Wisely or otherwise, we thought that a time-lapse movie of the building of said home would make a great housewarming present, and so a not inexpensive rig based on a GoPro was procured, tested, personally delivered to New Zealand and installed.
After its first images were received and processed, we decided we weren't happy with the video quality out of the GoPro, and that a DSLR would capture a better image. The only problem is that comparable rigs cost MANY thousands of dollars – and that’s before you add the camera and lens.
"It can't be that hard. Why don't we just build one?"
Concept
The project took just on twelve months to take from concept to final PCB. It evolved from a high-level whiteboard concept drawing...
Through a hand-scratched circuit...


Camera Control
The basics of the camera interfacing all happens over the camera's 3-wire manual shutter release. The Arduino, having been woken by the clock, electrically "half-presses" the shutter button (the "Wake" opto on the board), pauses, then lights up the "Fire" opto, triggering the photo. Both signals are reset, the Arduino sets the next alarm time and goes back to sleep.
Advanced camera control takes place over USB via the Raspberry Pi. The power-hungry Pi is usually turned off, woken on a daily schedule to copy images off the camera and for any routine maintenance the operator may require. An option exists in the code for it to run permanently if you have a mains-powered setup. A reed switch from a burglar alarm mounted inside the box lets someone on-site wake the Pi by waving a magnet near it, without needing to break the weather seal on the Pelican case or risk bumping the camera out of alignment.

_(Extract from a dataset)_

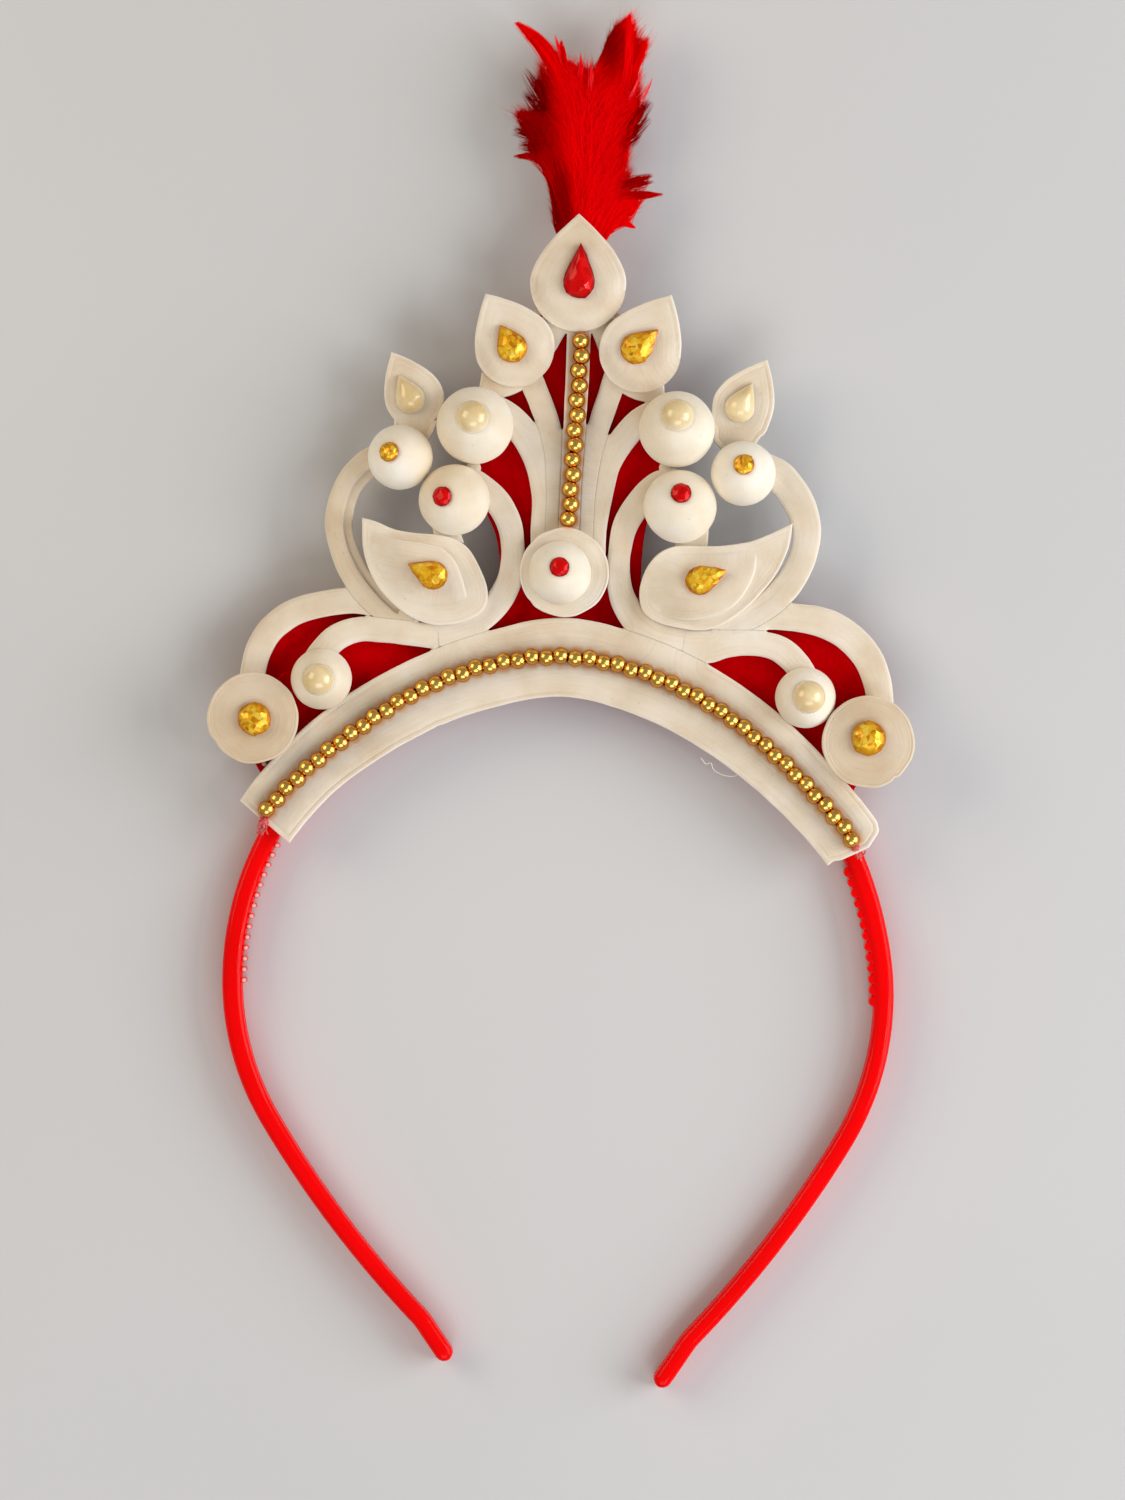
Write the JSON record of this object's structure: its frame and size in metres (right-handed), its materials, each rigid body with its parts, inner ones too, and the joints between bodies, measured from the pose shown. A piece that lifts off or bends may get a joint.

The project couldn't have gotten off the ground if it weren't for two open-source projects, and we remain totally indebted to their contributors. The Pi code is totally reliant on and derived from both the gPhoto2 project, and python-gphoto2, Jim Easterbrook's Python interface to same.
The Website
Its website is fairly basic, but across a handful of pages you're able to view and download the captured images, check camera and timing settings, check thermal measurements & other system setup tasks.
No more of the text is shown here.